Es ist aber von der größten Wichtigkeit, zum Vortheil der Wissenschaften ungleichartige Principien von einander zu scheiden, jede in ein besonderes System zu bringen, damit sie eine Wissenschaft ihrer eigenen Art ausmachen, um dadurch die Ungewißheit zu verhüten, die aus der Vermengung entspringt, da man nicht wohl unterscheiden kann, welcher von beiden theils die Schranken, theils auch die Verirrungen, die sich im Gebrauche derselben zutragen möchten, beizumessen sein dürsten. Um deswillen habe ich für nöthig gehalten, von dem reinen Theile der Naturwissenschaft (physion generalis ), wo mathematische Constructionen durch einander, zu laufen pflegen, die ersteren, und mit ihnen zugleich die Principien der Construction dieser Begriffe, also der Möglichkeit einer mathematischen Naturlehre selbst, in einem System darzustellen. Diese Absonderung hat, außer dem schon erwähnten Nutzen, den sie schafft, noch einen besonderen Reiz, den die Einheit der Erkenntniß bei sich führt, wenn man verhütet, daß die Grenzen der Wissenschaften nicht in einander laufen, sondern ihre gehörig abgetheilten Felder einnehmen.

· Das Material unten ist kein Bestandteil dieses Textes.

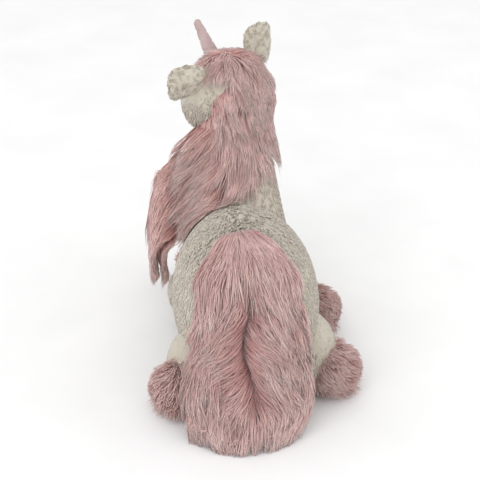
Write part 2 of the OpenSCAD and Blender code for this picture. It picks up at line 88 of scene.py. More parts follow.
UP = np.array([0, 0, 1.0])
neck_foot = seam("neck_bend")
head_middle = seam("head_turn")
neck_axis = unit(head_middle - neck_foot)
neck_length = np.linalg.norm(head_middle - neck_foot)
spine_side = unit(np.cross(neck_axis, [1.0, 0, 0]))
head_side = unit(np.array(joints["horn_wobble"]["axis"], float))
head_back = np.cross(UP, head_side)
print("neck", round(neck_length, 3), "m, head at", head_middle.round(3))

# %% [markdown]
# A skin is a grid of points: rows from one end of a part to the other, columns around it.
# The first and last rows shrink to a single point, which closes the ends, and the columns
# run round without a seam. Its faces must point outwards, so the volume's sign is checked.

# %% Grid skins


def volume(points, triangles):
    """Signed volume: a sixth of the sum of a . (b x c) over the triangles."""
    a, b, c = (points[triangles[:, k]] for k in range(3))
    return np.einsum("ij,ij->i", a, np.cross(b, c)).sum() / 6


def mesh_object(name, points, loops, starts, smooth=True):
    """A mesh from points, a flat list of corners and the first corner of each face."""
    mesh = bpy.data.meshes.new(name)
    mesh.vertices.add(len(points))
    mesh.vertices.foreach_set("co", np.asarray(points, np.float32).ravel())
    mesh.loops.add(len(loops))
    mesh.loops.foreach_set("vertex_index", np.asarray(loops, np.int32))
    mesh.polygons.add(len(starts))
    mesh.polygons.foreach_set("loop_start", np.asarray(starts, np.int32))
    mesh.update(calc_edges=True)
    mesh.polygons.foreach_set("use_smooth", np.full(len(starts), smooth))
    obj = bpy.data.objects.new(name, mesh)
    bpy.context.scene.collection.objects.link(obj)
    return obj


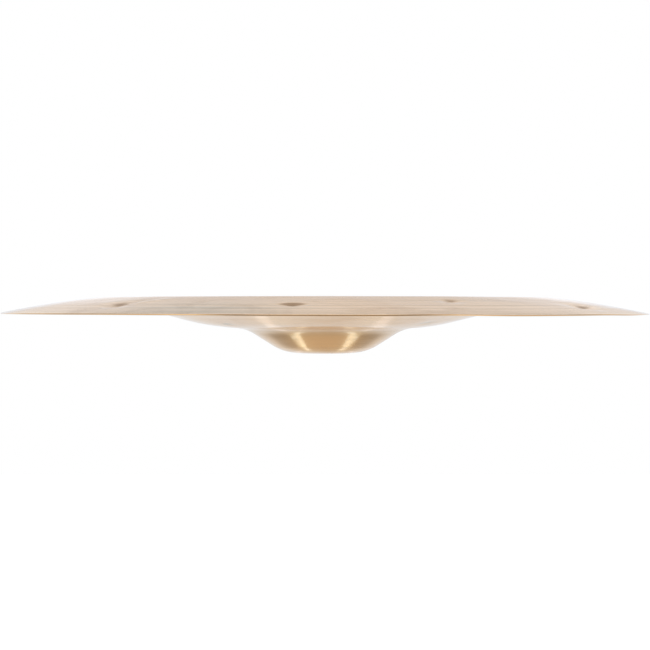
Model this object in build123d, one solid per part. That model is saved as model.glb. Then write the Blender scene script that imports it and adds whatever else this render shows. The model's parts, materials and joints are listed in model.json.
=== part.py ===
from build123d import *
import os
from math import asin, cos, degrees, radians, sin, tan

# Hammered bronze cymbal with a reversed rim flange, lying on its bell.
# One disc of sheet: flat-topped bell, bow, rounded ridge, and a flange that turns back towards the bell.
# The frame has its origin at the centre of the hole, on the outer face of the bell, with +Z towards the rim.
# Lengths are in millimetres and angles in degrees.

# Disc
cymbal_diameter = 457.2
rim_thickness = 0.75
rim_rounding = 0.2

# Bell: the flat seat that felt washers bear on, a conical wall and the foot where it runs into the bow
hole_diameter = 12.0
hole_rounding = 0.2
bell_thickness = 1.15
seat_diameter = 38.4
shoulder_radius = 36.0
wall_angle = 32.5
bell_diameter = 116.0
foot_radius = 29.5

# Bow: leaves the foot of the bell nearly level, curves up and runs straight to the ridge
bow_start_angle = 3.6
bow_curve_radius = 148.0
bow_angle = 14.0

# Ridge and flange
flange_width = 66.0
ridge_radius = 43.0
flange_start_angle = 7.2
flange_rim_angle = 12.4

# Hammer dents pressed into the flange from its upper face.
# Each one has its direction round the disc and how far its centre is in from the rim.
dent_diameter = 18.0
dent_depth = 1.0
dents = (
    (8.0, 33.0),
    (36.0, 29.0),
    (69.5, 35.0),
    (97.0, 31.0),
    (131.0, 36.0),
    (158.5, 30.0),
    (190.0, 34.0),
    (231.0, 31.0),
    (264.6, 29.5),
    (293.2, 43.5),
    (321.4, 27.5),
    (346.0, 37.0),
)


def sheet_thickness(radius):
    """Full thickness over the bell, thinning evenly from its foot to the rim."""
    bell_radius = bell_diameter / 2
    share = (radius - bell_radius) / (cymbal_diameter / 2 - bell_radius)
    share = min(max(share, 0.0), 1.0)
    return bell_thickness + (rim_thickness - bell_thickness) * share


class Stretch:
    """One stretch of the outer face's outline: a straight run, or an arc if the two slopes differ."""

    def __init__(self, start, start_slope, end_slope, end_radius):
        self.start = start
        self.start_slope = start_slope
        self.end_slope = end_slope
        self.end_radius = end_radius

    def slope_at(self, radius):
        """Slope in degrees. The sine of the slope changes evenly along an arc's run."""
        share = (radius - self.start[0]) / (self.end_radius - self.start[0])
        low, high = sin(radians(self.start_slope)), sin(radians(self.end_slope))
        return degrees(asin(low + (high - low) * share))

    def point_at(self, radius):
        """Point on the outer face: the chord to it has the mean of the slopes at its two ends."""
        slope = radians((self.start_slope + self.slope_at(radius)) / 2)
        run = radius - self.start[0]
        return (radius, self.start[1] + run * tan(slope))

    def inner_point_at(self, radius):
        """Point on the inner face, one sheet thickness away, square to the outer face."""
        slope = radians(self.slope_at(radius))
        x, z = self.point_at(radius)
        thickness = sheet_thickness(radius)
        return (x - thickness * sin(slope), z + thickness * cos(slope))

    def edge(self, point_at, end_radius=None):
        """This stretch, or its run up to end_radius, as an edge through the points that point_at gives."""
        end_radius = end_radius or self.end_radius
        middle_radius = (self.start[0] + end_radius) / 2
        first, last = point_at(self.start[0]), point_at(end_radius)
        if self.start_slope == self.end_slope:
            return Line(first, last)
        return ThreePointArc(first, point_at(middle_radius), last)


def arc_run(radius, start_slope, end_slope):
    """How far out an arc of this radius reaches while it turns from one slope to the other."""
    return radius * abs(sin(radians(end_slope)) - sin(radians(start_slope)))


def outline():
    """The outer face's stretches in order, from the hole to the rim."""
    bell_radius = bell_diameter / 2
    ridge_top_radius = cymbal_diameter / 2 - flange_width
    foot_run = arc_run(foot_radius, wall_angle, bow_start_angle)
    shoulder_end = seat_diameter / 2 + arc_run(shoulder_radius, 0, wall_angle)
    foot_end = bell_radius + foot_run / 2
    bow_curve_end = foot_end + arc_run(bow_curve_radius, bow_start_angle, bow_angle)
    ridge_start = ridge_top_radius - arc_run(ridge_radius, 0, bow_angle)
    ridge_end = ridge_top_radius + arc_run(ridge_radius, 0, flange_start_angle)
    plan = (
        (0, 0, seat_diameter / 2),
        (0, wall_angle, shoulder_end),
        (wall_angle, wall_angle, foot_end - foot_run),
        (wall_angle, bow_start_angle, foot_end),
        (bow_start_angle, bow_angle, bow_curve_end),
        (bow_angle, bow_angle, ridge_start),
        (bow_angle, -flange_start_angle, ridge_end),
        (-flange_start_angle, -flange_rim_angle, cymbal_diameter / 2),
    )
    stretches = []
    point = (hole_diameter / 2, 0)
    for start_slope, end_slope, end_radius in plan:
        stretch = Stretch(point, start_slope, end_slope, end_radius)
        stretches.append(stretch)
        point = stretch.point_at(end_radius)
    return stretches


def sheet_section(stretches):
    """Half section of the sheet. The rim is turned true, so its edge is upright, and all corners are rounded."""
    first, last = stretches[0], stretches[-1]
    hole_radius, rim_radius = first.start[0], last.end_radius
    inner_rim_radius = rim_radius - rim_thickness * sin(radians(flange_rim_angle))
    outer = [s.edge(s.point_at) for s in stretches]
    inner = [s.edge(s.inner_point_at) for s in stretches[:-1]]
    inner.append(last.edge(last.inner_point_at, inner_rim_radius))
    hole_edge = Line(first.point_at(hole_radius), first.inner_point_at(hole_radius))
    rim_edge = Line(last.point_at(rim_radius), last.inner_point_at(inner_rim_radius))
    section = make_face(Curve() + outer + inner + [hole_edge, rim_edge])
    section = fillet(section.vertices().sort_by(Axis.X)[-2:], rim_rounding)
    section = fillet(section.vertices().sort_by(Axis.X)[:2], hole_rounding)
    return Plane.XZ * section


def dent_frame(flange, angle, inset):
    """Location at a dent's centre on the flange's upper face, with its Z axis pointing out of the face."""
    radius = cymbal_diameter / 2 - inset
    slope = radians(flange.slope_at(radius))
    x, z = flange.inner_point_at(radius)
    tangent = Plane(origin=(x, 0, z), x_dir=(0, 1, 0), z_dir=(-sin(slope), 0, cos(slope)))
    return Rot(0, 0, angle) * tangent.location


def dented(sheet, flange):
    """The sheet with every dent pressed in: hollow on the upper face, with an equal bulge on the lower one."""
    half_width = dent_diameter / 2
    hollow_radius = (half_width**2 + dent_depth**2) / (2 * dent_depth)
    bulges, hollows = [], []
    for angle, inset in dents:
        thickness = sheet_thickness(cymbal_diameter / 2 - inset)
        frame = dent_frame(flange, angle, inset)
        centre = frame * Pos(0, 0, hollow_radius - dent_depth)
        middle_of_sheet = frame * Pos(0, 0, -thickness / 2)
        depth = dent_depth + thickness
        below = Box(2 * dent_diameter, 2 * dent_diameter, depth, align=(Align.CENTER, Align.CENTER, Align.MAX))
        bulges.append((centre * Sphere(hollow_radius + thickness)) & (middle_of_sheet * below))
        hollows.append(centre * Sphere(hollow_radius))
    return sheet + bulges - hollows


def cymbal():
    """The whole disc."""
    stretches = outline()
    sheet = revolve(sheet_section(stretches), Axis.Z, 360)
    return dented(sheet, stretches[-1])


os.makedirs("parts", exist_ok=True)
disc = cymbal()
export_step(disc, "parts/cymbal.step")
print("cymbal", disc.bounding_box().size, "volume", round(disc.volume), "solids", len(disc.solids()))
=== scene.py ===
"""Looks of a hand-hammered bronze cymbal with a reversed rim flange, hanging in a white studio.

The disc is one closed sheet. Its section is a loop of points that runs out along the lower face, round the
rim's edge, back along the upper face and down through the hole. The loop is carried round the axis. Every
point of it is pushed along the sheet's normal by the lathe's rings, slow waves and the hammer's blows, and
then lifted by the rim's warp. Lengths are in metres, and angles in degrees where nothing else is said.
"""

import json
import logging
import math
from dataclasses import dataclass, field
from enum import Enum
from functools import reduce

import bpy
import numpy as np
from mathutils import Matrix, Vector
from numpy.typing import NDArray


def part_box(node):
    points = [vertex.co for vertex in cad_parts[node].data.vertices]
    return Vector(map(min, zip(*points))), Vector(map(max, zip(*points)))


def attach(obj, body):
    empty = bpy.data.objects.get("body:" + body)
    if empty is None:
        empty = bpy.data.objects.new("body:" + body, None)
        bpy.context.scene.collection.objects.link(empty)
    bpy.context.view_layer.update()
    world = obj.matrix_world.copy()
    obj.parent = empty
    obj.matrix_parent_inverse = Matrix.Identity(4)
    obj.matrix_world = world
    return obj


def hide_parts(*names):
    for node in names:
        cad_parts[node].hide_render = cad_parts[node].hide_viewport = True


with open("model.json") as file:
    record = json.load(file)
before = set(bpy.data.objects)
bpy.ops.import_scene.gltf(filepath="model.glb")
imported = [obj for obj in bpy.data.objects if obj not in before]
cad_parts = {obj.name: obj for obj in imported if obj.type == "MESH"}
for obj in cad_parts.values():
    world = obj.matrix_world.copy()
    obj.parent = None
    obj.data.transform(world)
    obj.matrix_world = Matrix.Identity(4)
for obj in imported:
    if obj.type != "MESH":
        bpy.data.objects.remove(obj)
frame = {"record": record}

Floats = NDArray[np.float64]
Socket = bpy.types.NodeSocket
Operand = Socket | float
Inputs = dict[str | int, object]
Colour = tuple[float, float, float]

MM = 0.001
NODE = "cymbal"
LOG = logging.getLogger("cymbal")


class Ray(Enum):
    """Kinds of ray that an object can be hidden from."""

    CAMERA = "visible_camera"
    GLOSSY = "visible_glossy"
    SHADOW = "visible_shadow"


def hide_from(obj: bpy.types.Object, *rays: Ray) -> None:
    """Hides an object from some kinds of ray, which then pass it by."""
    for ray in rays:
        setattr(obj, ray.value, False)


def smooth_step(values: Floats, low: float, high: float) -> Floats:
    """Eases from 0 at low to 1 at high: three times the share's square less twice its cube."""
    share = np.clip((values - low) / (high - low), 0.0, 1.0)
    return share * share * (3.0 - 2.0 * share)


def bell_curve(values: Floats, middle: float, spread: float) -> Floats:
    """A bell curve of height 1: the exponential of minus the squared distance in spreads."""
    return np.exp(-(((values - middle) / spread) ** 2))


def turn_between(angles: Floats, centre: float) -> Floats:
    """Signed turn in degrees from a direction to each angle, from -180 up to 180."""
    return (angles - centre + 180.0) % 360.0 - 180.0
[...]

Es kann noch zu einem zweiten Anpreisungsgrunde dieses Verfahrens dienen: daß in Allem, was Metaphysik heißt, die absolute Vollständigkeit der Wissenschaften gehofft werden kann, dergleichen man sich in keiner anderen Art von Erkenntnissen versprechen darf, mithin eben so, wie in der Metaphysik der Natur überhaupt, also auch hier die Vollständigkeit der Metaphysik der körperlichen Natur zuversichtlich erwartet werden kann; wovon die Ursache ist, daß in der Metaphysik der Gegenstand nur, wie er bloß nach dem allgemeinen Gesetzen des Denkens, in anderen Wissenschaften aber, wie er nach datis der Anschauung (der reinen sowohl, als empirischen) vorgestellt werden muß, betrachtet wird, da denn jene, weil der Gegenstand in ihr jederzeit mit allen nothwendigen Gesetzen des Denkens verglichen werden muß, eine bestimmte Zahl von Erkenntnissen geben muß, die sich völlig erschöpfen läßt, diese aber, weil sie eine unendliche Mannigfaltigkeit von Anschauungen (reinen oder empirischen), mithin Objecte des Denkens darbieten, niemals zur absoluten Vollständigkeit gelangen, sondern ins Unendliche erweitert werden können; wie reine Mathematik und empirische Naturlehre. Auch glaube ich diese metaphysische Körperlehre so weit, als sie sich immer nur erstreckt, vollständig erschöpft, dadurch aber doch eben kein großes Werk zu Stande gebracht zu haben.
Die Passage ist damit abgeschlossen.